» INSTRUCTIONS FOR THE TASK:
All of the entries need to be written out again, exactly as they are.

» INPUT ROWS:
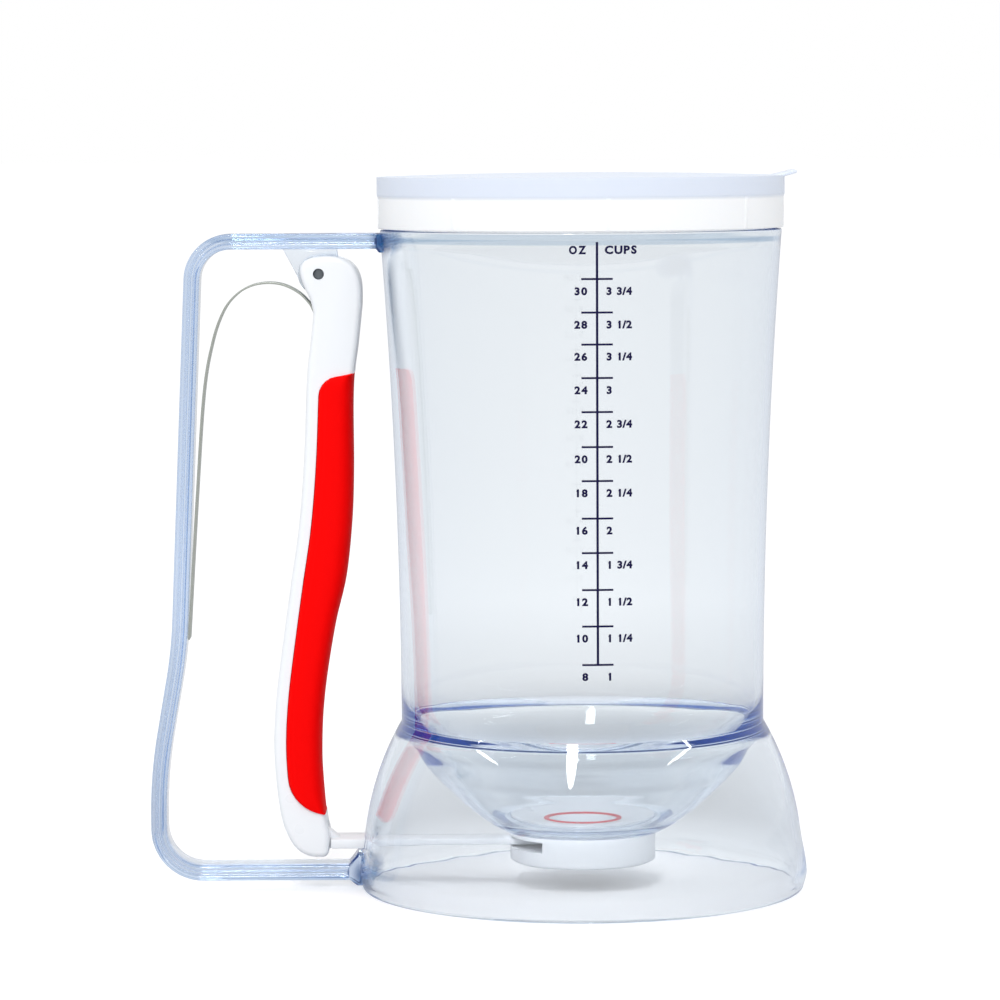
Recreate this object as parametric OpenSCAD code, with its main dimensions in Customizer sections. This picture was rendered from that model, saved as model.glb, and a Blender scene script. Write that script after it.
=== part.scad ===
// Hand-held pancake batter dispenser.
// A clear vessel stands on a flared skirt, with a funnel and a sliding valve under its floor.
// Squeezing the trigger in the handle pulls the shutter back and opens the outlet.
// Origin: vessel axis at table level. +Z is up and the handle points along -X.

/* [Vessel] */
// Outside radius of the container at the waist
waist_r = 46.8; // [42:0.1:55]
// Height of the waist above the table
waist_z = 43.5; // [42:0.5:56]
// How much wider the container is at its shoulder than at its waist
container_flare = 4.75; // [1:0.05:8]
// Height of the shoulder below the lid
shoulder_z = 170.2; // [150:0.1:200]
// Wall of the container, its neck and the funnel
wall = 1.8; // [1.2:0.1:2.4]
// How far the neck is set in from the shoulder
neck_step = 1.3; // [0.8:0.1:2]
// Height of the neck that the lid covers
neck_h = 11.7; // [8:0.1:15]

/* [Base] */
// Outside radius of the skirt at the table
foot_r = 57.15; // [54:0.05:64]
// Wall of the skirt
skirt_wall = 2; // [1.4:0.1:3]
// How far the rounded foot stands out
foot_bead = 0.9; // [0.2:0.1:2]
// Height of the middle of the rounded foot
foot_bead_z = 4; // [2:0.1:5]
// Width of the flat ring under the foot
foot_land = 3.2; // [2:0.1:5]
// Power of the skirt's curve: more keeps it wide for longer
skirt_power = 2.4; // [1.5:0.1:3]

/* [Funnel] */
// How far below the waist the bowl leaves the skirt, outside
funnel_drop = 2; // [1:0.5:6]
// Height of the bowl's inside edge above the waist
funnel_lip = 4; // [2:0.5:8]
// Height of the funnel's lower end
mouth_z = 14.8; // [13.6:0.1:17]
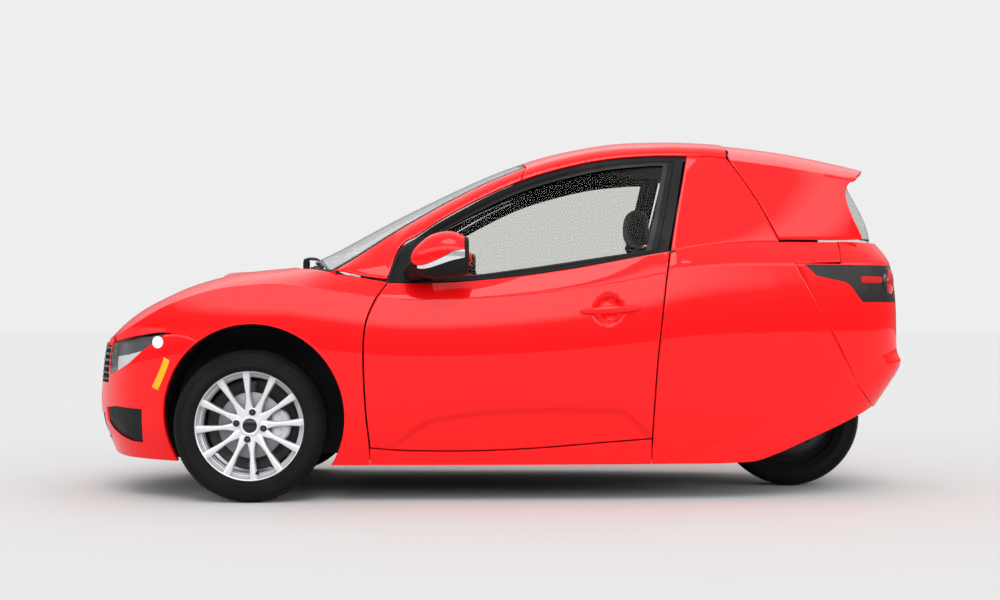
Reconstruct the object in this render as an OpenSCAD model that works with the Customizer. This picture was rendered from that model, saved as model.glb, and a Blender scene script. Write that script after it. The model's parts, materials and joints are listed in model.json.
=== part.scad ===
// Single-seat three-wheeled car: two steered front wheels, one driven rear wheel.
// +X points forward, +Y to the left, +Z up. The origin is on the ground under the
// middle of the overall length, on the centre line.

/* [Overall size] */
// Distance between the front and rear axles
wheelbase = 2017; // [1700:1:2400]
// Front axle to the tip of the nose
front_overhang = 673; // [570:1:800]
// Rear axle to the tip of the tail
rear_overhang = 400; // [345:1:470]
// Width of the body at its widest, without the mirrors
body_width = 1460; // [1250:1:1740]
// Ground to the top of the roof
body_height = 1330; // [1130:1:1580]

/* [Wheels] */
// Outer diameter of all three tyres
tyre_d = 540; // [460:1:640]
// Width of a tyre
tyre_w = 165; // [130:1:195]
// Diameter over the rim flanges
rim_d = 405; // [330:1:420]
// Distance between the middles of the front tyres
track = 1220; // [1120:1:1280]
// Spokes in a front wheel
spokes = 12; // [8:1:14]
// Radius of the stub axles
axle_r = 14; // [12:0.5:18]
// Radial clearance of a hub on its axle
hub_fit = 0.05; // [0.02:0.01:0.1]
// Brake disc radius
disc_r = 118; // [95:1:125]

/* [Panels] */
// Thickness of an outer panel
skin = 25; // [15:1:30]
// Thickness of a door, outer skin to inner trim
door_t = 60; // [45:1:70]
// Thickness of glass
glass_t = 6; // [4:0.5:8]
// Gap between a panel that moves and its neighbours
shut_gap = 6; // [5:0.5:9]
// Free space between the tyre and the edge of the wheel arch
arch_clear = 56; // [45:1:70]

/* [Cabin] */
// Width of the seat
seat_w = 500; // [400:1:560]
// Diameter of the steering wheel
steer_wheel_d = 360; // [300:1:400]

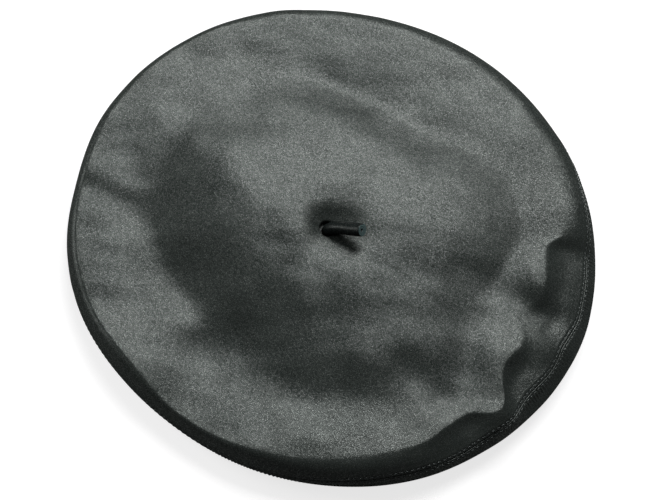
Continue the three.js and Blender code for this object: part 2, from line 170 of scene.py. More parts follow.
@dataclass(frozen=True)
class BeretForm:
    """The soft shape of the beret, in millimetres, worked out for any angle and place."""

    crown_height: float = 31.0
    dent_fall: float = 2.0
    dent_start: float = 0.12
    under_roll: float = 17.0
    opening_radius: float = 91.5
    stalk_foot: Pair = (-5.5, -5.0)
    stalk_hole: float = 5.6
    fold_samples: int = 32
    swells: int = 40
    swell_slope: float = 0.012
    swell_lengths: Pair = (11.0, 48.0)
    swell_gain: float = 4.0
    swell_seed: int = 11
    least_steep: float = 0.02

    def section(self, degrees: Array) -> dict[str, Array]:
        """Reads the section table at each angle, along a smooth periodic curve.

        Args:
            degrees: The angles.

        Returns:
            One array for each column of the table.
        """
        table = np.array(SECTIONS, float)
        at = table[:, 0]
        angle = np.mod(degrees, 360.0)
        start = np.mod(np.searchsorted(at, angle, side="right") - 1, len(at))
        before, end, after = (np.mod(start + step, len(at)) for step in (-1, 1, 2))
        span = np.mod(at[end] - at[start], 360.0)
        span_before = np.mod(at[start] - at[before], 360.0)
        span_after = np.mod(at[after] - at[end], 360.0)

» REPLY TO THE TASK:
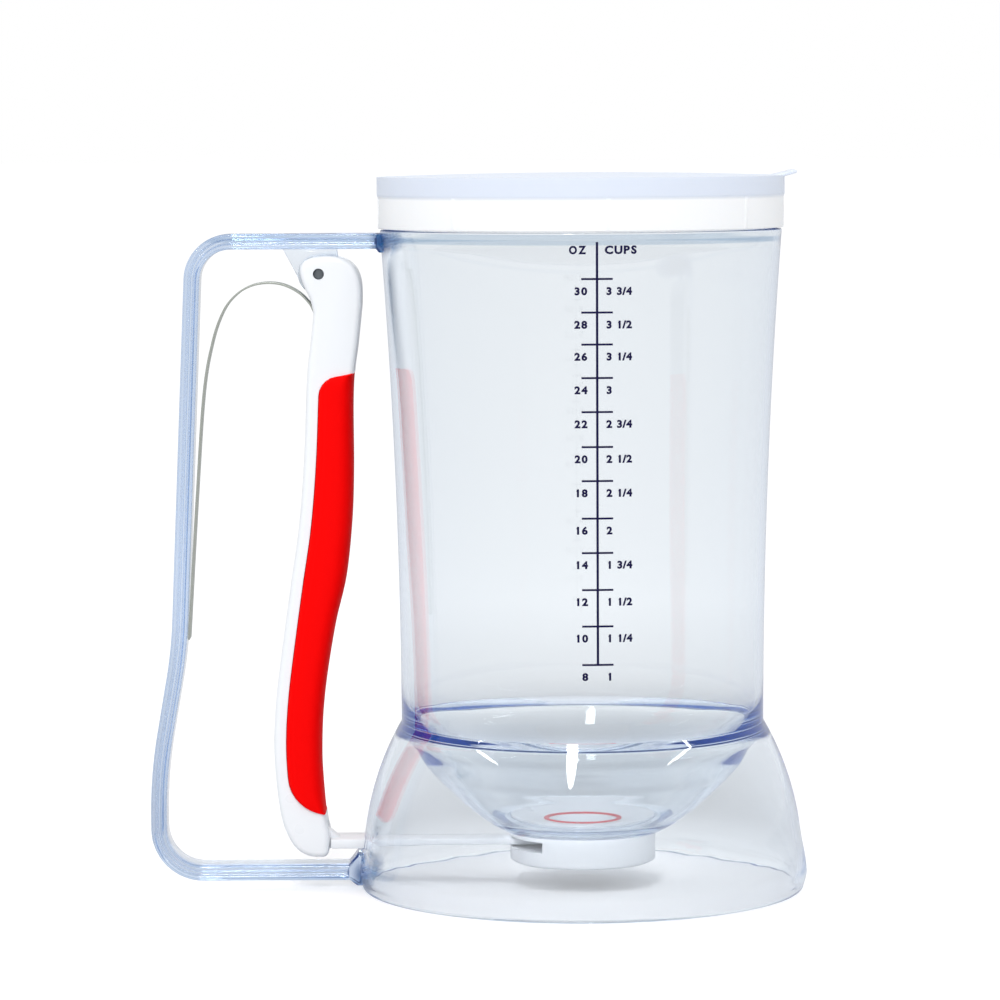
Recreate this object as parametric OpenSCAD code, with its main dimensions in Customizer sections. This picture was rendered from that model, saved as model.glb, and a Blender scene script. Write that script after it.
=== part.scad ===
// Hand-held pancake batter dispenser.
// A clear vessel stands on a flared skirt, with a funnel and a sliding valve under its floor.
// Squeezing the trigger in the handle pulls the shutter back and opens the outlet.
// Origin: vessel axis at table level. +Z is up and the handle points along -X.

/* [Vessel] */
// Outside radius of the container at the waist
waist_r = 46.8; // [42:0.1:55]
// Height of the waist above the table
waist_z = 43.5; // [42:0.5:56]
// How much wider the container is at its shoulder than at its waist
container_flare = 4.75; // [1:0.05:8]
// Height of the shoulder below the lid
shoulder_z = 170.2; // [150:0.1:200]
// Wall of the container, its neck and the funnel
wall = 1.8; // [1.2:0.1:2.4]
// How far the neck is set in from the shoulder
neck_step = 1.3; // [0.8:0.1:2]
// Height of the neck that the lid covers
neck_h = 11.7; // [8:0.1:15]

/* [Base] */
// Outside radius of the skirt at the table
foot_r = 57.15; // [54:0.05:64]
// Wall of the skirt
skirt_wall = 2; // [1.4:0.1:3]
// How far the rounded foot stands out
foot_bead = 0.9; // [0.2:0.1:2]
// Height of the middle of the rounded foot
foot_bead_z = 4; // [2:0.1:5]
// Width of the flat ring under the foot
foot_land = 3.2; // [2:0.1:5]
// Power of the skirt's curve: more keeps it wide for longer
skirt_power = 2.4; // [1.5:0.1:3]

/* [Funnel] */
// How far below the waist the bowl leaves the skirt, outside
funnel_drop = 2; // [1:0.5:6]
// Height of the bowl's inside edge above the waist
funnel_lip = 4; // [2:0.5:8]
// Height of the funnel's lower end
mouth_z = 14.8; // [13.6:0.1:17]
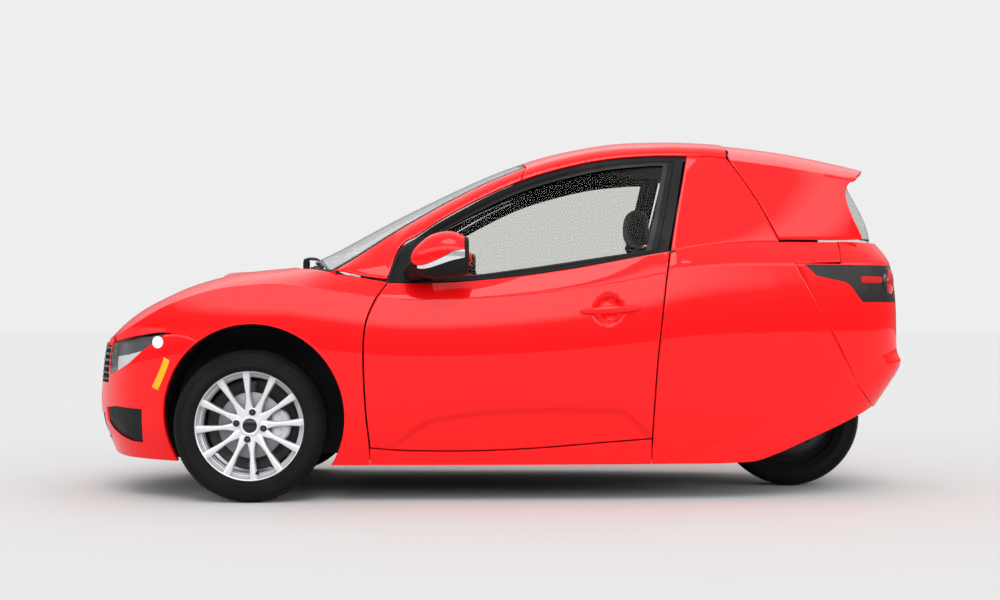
Reconstruct the object in this render as an OpenSCAD model that works with the Customizer. This picture was rendered from that model, saved as model.glb, and a Blender scene script. Write that script after it. The model's parts, materials and joints are listed in model.json.
=== part.scad ===
// Single-seat three-wheeled car: two steered front wheels, one driven rear wheel.
// +X points forward, +Y to the left, +Z up. The origin is on the ground under the
// middle of the overall length, on the centre line.

/* [Overall size] */
// Distance between the front and rear axles
wheelbase = 2017; // [1700:1:2400]
// Front axle to the tip of the nose
front_overhang = 673; // [570:1:800]
// Rear axle to the tip of the tail
rear_overhang = 400; // [345:1:470]
// Width of the body at its widest, without the mirrors
body_width = 1460; // [1250:1:1740]
// Ground to the top of the roof
body_height = 1330; // [1130:1:1580]

/* [Wheels] */
// Outer diameter of all three tyres
tyre_d = 540; // [460:1:640]
// Width of a tyre
tyre_w = 165; // [130:1:195]
// Diameter over the rim flanges
rim_d = 405; // [330:1:420]
// Distance between the middles of the front tyres
track = 1220; // [1120:1:1280]
// Spokes in a front wheel
spokes = 12; // [8:1:14]
// Radius of the stub axles
axle_r = 14; // [12:0.5:18]
// Radial clearance of a hub on its axle
hub_fit = 0.05; // [0.02:0.01:0.1]
// Brake disc radius
disc_r = 118; // [95:1:125]

/* [Panels] */
// Thickness of an outer panel
skin = 25; // [15:1:30]
// Thickness of a door, outer skin to inner trim
door_t = 60; // [45:1:70]
// Thickness of glass
glass_t = 6; // [4:0.5:8]
// Gap between a panel that moves and its neighbours
shut_gap = 6; // [5:0.5:9]
// Free space between the tyre and the edge of the wheel arch
arch_clear = 56; // [45:1:70]

/* [Cabin] */
// Width of the seat
seat_w = 500; // [400:1:560]
// Diameter of the steering wheel
steer_wheel_d = 360; // [300:1:400]

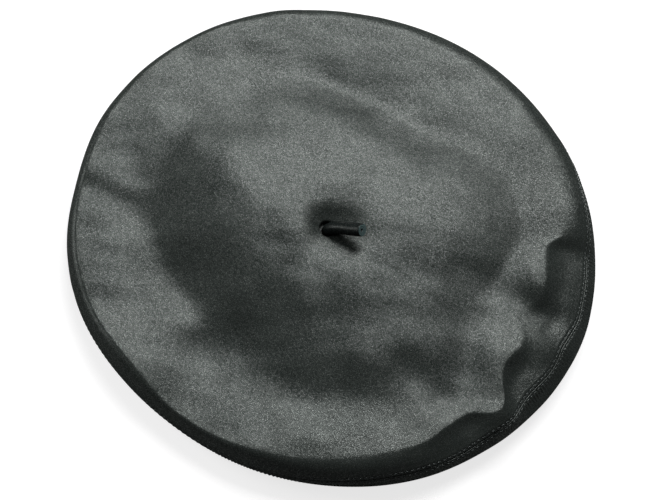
Continue the three.js and Blender code for this object: part 2, from line 170 of scene.py. More parts follow.
@dataclass(frozen=True)
class BeretForm:
    """The soft shape of the beret, in millimetres, worked out for any angle and place."""

    crown_height: float = 31.0
    dent_fall: float = 2.0
    dent_start: float = 0.12
    under_roll: float = 17.0
    opening_radius: float = 91.5
    stalk_foot: Pair = (-5.5, -5.0)
    stalk_hole: float = 5.6
    fold_samples: int = 32
    swells: int = 40
    swell_slope: float = 0.012
    swell_lengths: Pair = (11.0, 48.0)
    swell_gain: float = 4.0
    swell_seed: int = 11
    least_steep: float = 0.02

    def section(self, degrees: Array) -> dict[str, Array]:
        """Reads the section table at each angle, along a smooth periodic curve.

        Args:
            degrees: The angles.

        Returns:
            One array for each column of the table.
        """
        table = np.array(SECTIONS, float)
        at = table[:, 0]
        angle = np.mod(degrees, 360.0)
        start = np.mod(np.searchsorted(at, angle, side="right") - 1, len(at))
        before, end, after = (np.mod(start + step, len(at)) for step in (-1, 1, 2))
        span = np.mod(at[end] - at[start], 360.0)
        span_before = np.mod(at[start] - at[before], 360.0)
        span_after = np.mod(at[after] - at[end], 360.0)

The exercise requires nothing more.